Here's the real origin behind the Jack O' Lantern

By Sierra Meisser — / Death Wish Coffee Blog

The spirit of Halloween is in the air and there's nothing like the smell of fresh pumpkin guts to put you in the spooky mood. Is there really anything greater than hitting up your local pumpkin patch with the fam, picking out the biggest, roundest, most orange pumpkin there is, and violently stabbing it with a knife to carve your best scary face into it

From The Great Pumpkin to The Headless Horseman, there are some classics stories centered around pumpkins. But as you dig into your precious pumpkin and brutally gut its insides, do you ever question where the origin of the Jack O'Lantern came from — or why they sit at the doorsteps across neighborhoods on Halloween? It goes further back than you think.
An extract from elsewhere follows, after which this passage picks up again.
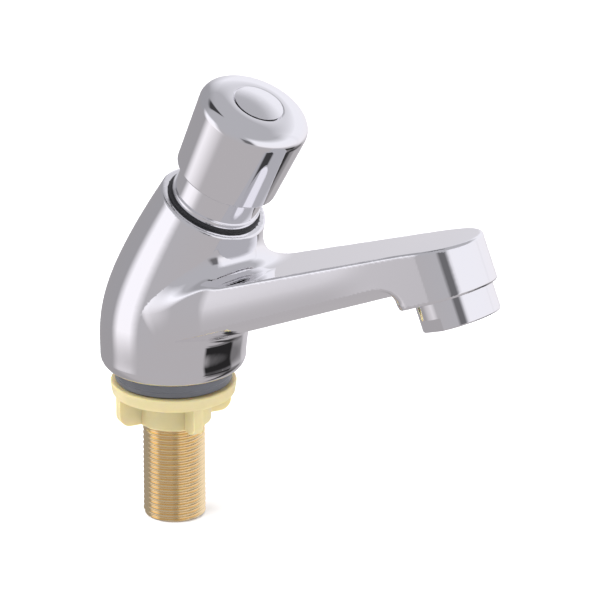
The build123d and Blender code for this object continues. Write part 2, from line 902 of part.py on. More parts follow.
# Flow regulator over the screen
with BuildPart() as flow_regulator:
    with BuildSketch(outlet_level(regulator_bottom)):
        Circle(insert_radius)
        with PolarLocations(regulator_hole_ring_radius, regulator_hole_count):
            Circle(regulator_hole_radius, mode=Mode.SUBTRACT)
    extrude(amount=regulator_thickness)

# Gasket between the housing and the head
with BuildPart() as aerator_gasket:
    with BuildSketch(outlet_level(aerator_top + assembly_gap)):
        Circle(aerator_thread_radius)
        Circle(gasket_inner_radius, mode=Mode.SUBTRACT)
    extrude(amount=aerator_bore_top - aerator_top - 2 * assembly_gap)

# Return spring: quarter turns of a coil, each one tangent to the last
with BuildPart() as return_spring:
    with BuildLine() as spring_path:
        for quarter in range(spring_turns * 4):
            TangentArc(
                spring_point(quarter),
                spring_point(quarter + 1),
                tangent=spring_tangent(quarter),
            )
    with BuildSketch(Plane(origin=spring_point(0), z_dir=spring_tangent(0))):
        Circle(spring_wire_radius)
    sweep(path=spring_path.wires()[0])

# Button cap: skirt, crown and the hollow boss that stands on the spindle's collar
with BuildPart() as button_cap:
    with BuildSketch(button_side) as cap_profile:
        with BuildLine():
            Polyline(
                (index_pocket_radius, index_pocket_edge),
                (index_pocket_radius, index_pocket_floor),
                (screw_recess_radius, index_pocket_floor),
                (screw_recess_radius, screw_recess_floor),
                (screw_shank_radius + assembly_gap, screw_recess_floor),
                (screw_shank_radius + assembly_gap, cap_ceiling),
                (spindle_radius + assembly_gap, cap_ceiling),
                (spindle_radius + assembly_gap, cap_boss_bottom),
                (cap_boss_radius, cap_boss_bottom),
                (cap_boss_radius, cap_ceiling),
                (cap_bore_radius, cap_ceiling),
                (cap_bore_radius, cap_bottom),
                (cap_bottom_radius, cap_bottom),
                (cap_waist_radius, cap_waist_height),
                (cap_ridge_radius, cap_ridge_height),
            )
            EllipticalCenterArc(
                (cap_shoulder_radius, cap_ridge_height),
                cap_ridge_radius - cap_shoulder_radius,
                cap_crown_height - cap_ridge_height,
                start_angle=0,
                arc_size=90,
            )
            TangentArc(
                (cap_shoulder_radius, cap_crown_height),
                (index_pocket_radius, index_pocket_edge),
                tangent=(-1, 0),
            )
        make_face()
        fillet(
            cap_profile.vertices().sort_by_distance((cap_bottom_radius, cap_bottom))[0],
            radius=cap_bottom_round,
        )
    revolve(axis=button_axis)

# Domed index disc in the cap's crown
with BuildPart() as index_disc:
    with BuildSketch(button_side):
        with BuildLine():
            Polyline(
                (index_radius, index_pocket_floor + index_rim_height),
                (index_radius, index_pocket_floor),
                (0, index_pocket_floor),
                (0, index_pocket_floor + index_rim_height + index_dome_height),
            )
            TangentArc(
                (0, index_pocket_floor + index_rim_height + index_dome_height),
                (index_radius, index_pocket_floor + index_rim_height),
                tangent=(1, 0),
            )
        make_face()
    revolve(axis=button_axis)

# Screw that holds the cap on the spindle
with BuildPart() as cap_screw:
    with BuildSketch(button_level(screw_recess_floor)):
        Circle(screw_head_radius)
    extrude(amount=screw_head_height)
    with BuildSketch(button_level(screw_recess_floor)):
        Circle(screw_shank_radius)
    extrude(amount=-screw_length)
    with BuildSketch(button_level(screw_recess_floor + screw_head_height)):
        RegularPolygon(screw_socket_width / 2, side_count=6, major_radius=False)
    extrude(amount=-screw_socket_depth, mode=Mode.SUBTRACT)

# Spindle with the collar that carries the spring, a tapped top and a slim foot
with BuildPart() as spindle:
    with BuildSketch(button_side):
        with BuildLine():
            Polyline(
                (0, -valve_bottom_depth),
                (spindle_foot_radius, -valve_bottom_depth),
                (spindle_foot_radius, -valve_top_depth),
                (spindle_radius, -valve_top_depth),
                (spindle_radius, spindle_collar_bottom),
                (spindle_collar_radius, spindle_collar_bottom),
                (spindle_collar_radius, spindle_collar_bottom + spindle_collar_thickness),
                (spindle_radius, spindle_collar_bottom + spindle_collar_thickness),
                (spindle_radius, cap_ceiling - assembly_gap),
                (screw_shank_radius + assembly_gap, cap_ceiling - assembly_gap),
                (screw_shank_radius + assembly_gap, tapped_hole_bottom),
                (0, tapped_hole_bottom),
                close=True,
            )
        make_face()
    revolve(axis=button_axis)

# Piston, grooved for its lip seal, with the small metering hole
with BuildPart() as piston:
    with BuildSketch(button_side):
        with BuildLine():
            Polyline(
                (spindle_radius + assembly_gap, -piston_top_depth),
                (spindle_radius + assembly_gap, -piston_height - piston_top_depth),
                (piston_radius, -piston_height - piston_top_depth),
                (piston_radius, -piston_groove_width / 2 - piston_middle_depth),
                (piston_groove_floor, -piston_groove_width / 2 - piston_middle_depth),
                (piston_groove_floor, piston_groove_width / 2 - piston_middle_depth),
                (piston_radius, piston_groove_width / 2 - piston_middle_depth),
                (piston_radius, -piston_top_depth),
                close=True,
            )
        make_face()
    revolve(axis=button_axis)
    with BuildSketch(button_level(-piston_height - piston_top_depth)):
        with Locations((metering_offset, 0)):
            Circle(metering_hole_radius)
    extrude(amount=piston_height, mode=Mode.SUBTRACT)

# Lip seal in the piston's groove, open downwards
with BuildPart() as piston_lip_seal:
    with BuildSketch(button_side):
        with BuildLine():
            Polyline(
                (lip_seal_inner_radius, lip_seal_height / 2 - piston_middle_depth),
                (lip_seal_inner_radius, -lip_seal_height / 2 - piston_middle_depth),
                (lip_seal_valley_radius, -piston_middle_depth),
                (lip_seal_radius, -lip_seal_height / 2 - piston_middle_depth),
                (lip_seal_radius, -lip_seal_height / 4 - piston_middle_depth),
                (piston_radius, lip_seal_height / 2 - piston_middle_depth),
                close=True,
            )
        make_face()
    revolve(axis=button_axis)

# Rubber washer that closes against the seat
with BuildPart() as valve_washer:
    with BuildSketch(button_level(-valve_top_depth)):
        Circle(valve_washer_radius)
        Circle(spindle_foot_radius + assembly_gap, mode=Mode.SUBTRACT)
    extrude(amount=-valve_washer_thickness)

# Disc that backs the washer
with BuildPart() as valve_disc:
    with BuildSketch(button_level(-valve_top_depth - valve_washer_thickness)):
        Circle(valve_disc_radius)
        Circle(spindle_foot_radius + assembly_gap, mode=Mode.SUBTRACT)
    extrude(amount=-valve_disc_thickness)

# Nut that holds the washer and its disc on the spindle
with BuildPart() as valve_nut:
    with BuildSketch(button_level(-valve_bottom_depth)):
        RegularPolygon(valve_nut_width / 2, side_count=6, major_radius=False)
        Circle(spindle_foot_radius + assembly_gap, mode=Mode.SUBTRACT)
    extrude(amount=valve_nut_height)

# Back nut: a flange, a hub and wings to turn it by hand
with BuildPart() as back_nut:
    with BuildSketch(Plane.XZ) as nut_profile:
        with BuildLine():
            Polyline(
                (nut_bore_radius, -nut_flange_top),
                (nut_flange_top_radius, -nut_flange_top),
                (nut_flange_bottom_radius, -nut_flange_bottom),
                (nut_hub_radius, -nut_flange_bottom),
                (nut_hub_radius, -nut_hub_bottom),
                (nut_bore_radius, -nut_hub_bottom),
                close=True,
            )
        make_face()
        nut_corners = nut_profile.vertices()
        fillet(
            [
                nut_corners.sort_by_distance((nut_flange_top_radius, -nut_flange_top))[0],
                nut_corners.sort_by_distance((nut_flange_bottom_radius, -nut_flange_bottom))[0],
                nut_corners.sort_by_distance((nut_hub_radius, -nut_hub_bottom))[0],
            ],
            radius=nut_edge_round,
        )
    revolve(axis=Axis.Z)
    with BuildSketch(*nut_wing_planes) as wing_profile:
        with BuildLine():
            Polyline(
                (nut_wing_root_radius, -nut_flange_bottom + nut_edge_round),
                (nut_wing_root_radius, -nut_wing_bottom),
                (nut_wing_radius - nut_wing_round, -nut_wing_bottom),
            )
            TangentArc(
                (nut_wing_radius - nut_wing_round, -nut_wing_bottom),
                (nut_wing_radius, nut_wing_round - nut_wing_bottom),
                tangent=(1, 0),
            )
            Polyline(
                (nut_wing_radius, nut_wing_round - nut_wing_bottom),
                (nut_wing_radius, -nut_flange_bottom + nut_edge_round),
                (nut_wing_root_radius, -nut_flange_bottom + nut_edge_round),
            )
        make_face()
    extrude(amount=nut_wing_thickness / 2, both=True)

body_casting.part.label = "body_casting"
threaded_shank.part.label = "threaded_shank"
shank_o_ring.part.label = "shank_o_ring"
base_ring.part.label = "base_ring"
inlet_filter.part.label = "inlet_filter"
valve_seat.part.label = "valve_seat"
cartridge_cylinder.part.label = "cartridge_cylinder"
cylinder_o_ring.part.label = "cylinder_o_ring"
guide_bush.part.label = "guide_bush"
spindle_o_ring.part.label = "spindle_o_ring"
metering_pin.part.label = "metering_pin"
guide_sleeve.part.label = "guide_sleeve"
mouth_seal.part.label = "mouth_seal"
aerator_housing.part.label = "aerator_housing"
aerator_insert.part.label = "aerator_insert"
aerator_screen.part.label = "aerator_screen"
flow_regulator.part.label = "flow_regulator"
aerator_gasket.part.label = "aerator_gasket"
return_spring.part.label = "return_spring"
button_cap.part.label = "button_cap"
index_disc.part.label = "index_disc"
cap_screw.part.label = "cap_screw"
spindle.part.label = "spindle"
piston.part.label = "piston"
piston_lip_seal.part.label = "piston_lip_seal"
valve_washer.part.label = "valve_washer"
valve_disc.part.label = "valve_disc"
valve_nut.part.label = "valve_nut"
back_nut.part.label = "back_nut"

if __name__ == "__main__":
    os.makedirs("parts", exist_ok=True)
    export_step(body_casting.part, "parts/body_casting.step")
    export_step(threaded_shank.part, "parts/threaded_shank.step")
    export_step(shank_o_ring.part, "parts/shank_o_ring.step")
    export_step(base_ring.part, "parts/base_ring.step")
    export_step(inlet_filter.part, "parts/inlet_filter.step")
    export_step(valve_seat.part, "parts/valve_seat.step")
    export_step(cartridge_cylinder.part, "parts/cartridge_cylinder.step")
    export_step(cylinder_o_ring.part, "parts/cylinder_o_ring.step")
    export_step(guide_bush.part, "parts/guide_bush.step")
    export_step(spindle_o_ring.part, "parts/spindle_o_ring.step")
    export_step(metering_pin.part, "parts/metering_pin.step")
    export_step(guide_sleeve.part, "parts/guide_sleeve.step")
    export_step(mouth_seal.part, "parts/mouth_seal.step")
    export_step(aerator_housing.part, "parts/aerator_housing.step")
    export_step(aerator_insert.part, "parts/aerator_insert.step")
    export_step(aerator_screen.part, "parts/aerator_screen.step")
    export_step(flow_regulator.part, "parts/flow_regulator.step")
    export_step(aerator_gasket.part, "parts/aerator_gasket.step")
    export_step(return_spring.part, "parts/return_spring.step")
    export_step(button_cap.part, "parts/button_cap.step")
    export_step(index_disc.part, "parts/index_disc.step")
    export_step(cap_screw.part, "parts/cap_screw.step")
    export_step(spindle.part, "parts/spindle.step")
    export_step(piston.part, "parts/piston.step")
    export_step(piston_lip_seal.part, "parts/piston_lip_seal.step")
    export_step(valve_washer.part, "parts/valve_washer.step")
    export_step(valve_disc.part, "parts/valve_disc.step")
    export_step(valve_nut.part, "parts/valve_nut.step")
    export_step(back_nut.part, "parts/back_nut.step")
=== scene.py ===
"""Looks of the push timed basin tap: the smooth chromed body, the turned cap, the cut thread,
the wound spring, the moulded and rubber surfaces, and a plain studio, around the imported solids.

Metres, +Z up, +X towards the outlet. Sizes that are written in millimetres say so in their names.
"""

from math import cos, pi, radians, sin, sqrt, tan

import bmesh
import bpy
import numpy as np
from bpy.props import FloatProperty, FloatVectorProperty, PointerProperty
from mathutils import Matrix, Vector


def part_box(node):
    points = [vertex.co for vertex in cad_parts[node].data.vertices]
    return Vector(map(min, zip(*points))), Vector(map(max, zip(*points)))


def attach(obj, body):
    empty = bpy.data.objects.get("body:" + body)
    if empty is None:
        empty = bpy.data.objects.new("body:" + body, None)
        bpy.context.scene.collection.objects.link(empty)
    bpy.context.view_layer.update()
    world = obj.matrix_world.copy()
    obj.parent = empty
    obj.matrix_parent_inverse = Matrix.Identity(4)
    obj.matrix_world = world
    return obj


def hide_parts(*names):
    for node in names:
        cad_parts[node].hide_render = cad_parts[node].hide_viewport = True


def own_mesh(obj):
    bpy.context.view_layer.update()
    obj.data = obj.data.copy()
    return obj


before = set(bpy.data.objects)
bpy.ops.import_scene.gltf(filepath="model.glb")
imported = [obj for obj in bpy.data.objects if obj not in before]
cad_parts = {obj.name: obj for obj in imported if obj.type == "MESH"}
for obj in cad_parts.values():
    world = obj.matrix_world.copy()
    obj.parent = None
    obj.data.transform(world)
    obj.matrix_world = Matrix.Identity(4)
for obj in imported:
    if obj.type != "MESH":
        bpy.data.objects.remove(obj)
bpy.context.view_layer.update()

bl_info = {
    "name": "Push timed basin tap",
    "version": (1, 0, 0),
    "blender": (4, 5, 0),
    "location": "View3D > Sidebar > Tap",
    "description": "Dresses the packed tap and sets it in a plain studio",
    "category": "Object",
}

MM = 0.001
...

While there are many renditions of this tale, early Irish folklore tells the story of the Jack O'Lantern as protection against tricksters like the spirit of Stingy Jack. Stingy Jack, a drunkard, and a prankster, loved to play tricks on people. He pranked his family, friends, neighbors, and even went as far as to prank the Devil — because apparently the Devil just hangs out in folk tales.
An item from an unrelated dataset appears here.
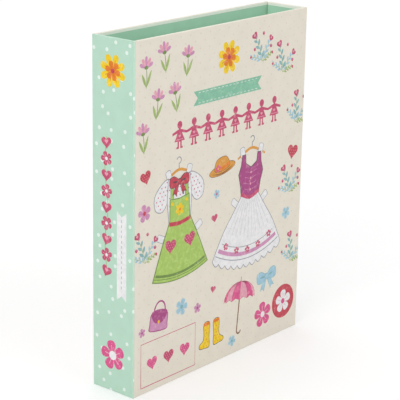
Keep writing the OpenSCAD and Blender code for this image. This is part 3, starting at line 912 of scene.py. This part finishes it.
front = Pen()
paper_chain(front.at(102, 177), 8, 15.6)
stitched_ribbon(front.at(62, 205), 78, 10.5, JADE)
double_blossom(front.at(101, 235), 25)
pinafore(front.at(47, 171, 2, 1.26))
party_dress(front.at(131, 171, -2, 1.26))
sun_hat(front.at(96, 152, 8, 0.88))
umbrella(front.at(120, 42.5, -6))
boots(front.at(87, 15, 0, 1.15), YELLOW, ORANGE)
hair_bow(front.at(153.5, 53, 6), SKY, SEA)
handbag(front.at(27, 53, -8, 1.1))
for spot in ((166, 214, 0), (184, 172, -14), (180, 116, 10), (184, 58, -8), (141, 226, 14), (12, 100, 8)):
    spray(front.at(*spot))
for spot in ((12, 226, 0), (32, 234, 6), (54, 228, -5), (22, 202, -8), (44, 204, 8), (10, 180, 4)):
    bud(front.at(*spot))
for x, y, size, turn in ((12, 163, 11, 14), (182, 149, 13, -12), (88, 116, 7, 8), (88, 60, 6, -10)):
    dotted_heart(front.at(x, y, turn), size, RED if size > 10 else ROSE)
for x, y, size, tint, eye in ((150, 22, 21, PINK, WHITE), (52, 56, 13, SKY, SEA), (176, 100, 10, SKY, SEA),
                              (11, 137, 13, LILAC, RED), (9, 48, 7, LILAC, PURPLE), (112, 11, 9, SKY, SEA),
                              (70, 50, 8, LILAC, PURPLE), (90, 134, 7, SKY, ROSE)):
    blossom(front.at(x, y, x), tint, eye, size)
label = [(8, 5), (68, 5), (68, 39), (8, 39)]
front.line(label + label[:1], 0.6, ROSE)
for k in range(3):
    dotted_heart(front.at(20 + 18 * k, 22, 6 - 6 * k), 11, (PINK, ROSE)[k % 2])
front.dot(176, 26, 28, RED, 4, 40)
blossom(front.at(176, 26, up=5), WHITE, PINK, 19)
trim(front, FOLD_MARGIN, CASE_W / mm - FOLD_MARGIN)
lay_print("front_print", front, front_place, "cover")

# The prints on the spine, the flap and the back
# The same inks go on round the case: a garland and a bare ribbon on the spine, and sparse flowers
# on the flap and the back.
spine = Pen()
double_blossom(spine.at(20, 237), 24)
spine.swept([(14, 190), (12.5, 165), (15.5, 140), (12.5, 115), (14.5, 88)], 0.6, LEAF)
for k in range(9):
    y = 186 - 11.8 * k
    if k % 2:
        blossom(spine.at(14, y, 20 * k, up=1), ROSE, WHITE, 10.5)
    else:
        spine.at(14, y, 5 - 3 * k).touch(heart(9.5), ROSE, 1)
        spine.at(14, y + 0.6, 5 - 3 * k).touch(heart(3.4), BLUSH, 2)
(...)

One day, Stingy Jack tricked the Devil into climbing an apple tree. He immediately surrounded the tree with crosses, preventing the Devil from climbing back down. Cornering a now pissed off Devil, Stingy Jack proposed a deal. Stingy Jack would let the Devil down from the tree, if and only if, the Devil promised to never let his soul into the gates of Hell. The Devil promises and is let down from the tree. 

[Related: We made Death Wish Coffee pumpkin carving stencils]

Fast forward to years later when Stingy Jack kicks the bucket, he is then denied access into the gates of Heaven (for obvious reasons), but when he arrives at the gates of Hell, the Devil exclaimed, "I always keep my promises." However, he is kind enough to give Stingy Jack an ember of Hell to help him find his way through the total darkness. Stingy Jack stuck this ember into a carved turnip (because who doesn't carry around a turnip with them) as a source of light.

When the Irish began immigrating to America, they began using pumpkins instead of turnips to carve Jack O'Lanterns. As Halloween draws close and the veil between our world and the spirit realm thins, light a Jack O'Lanterns in front of your home to ward off Stingy Jack's spirit from playing any of his tricks on you.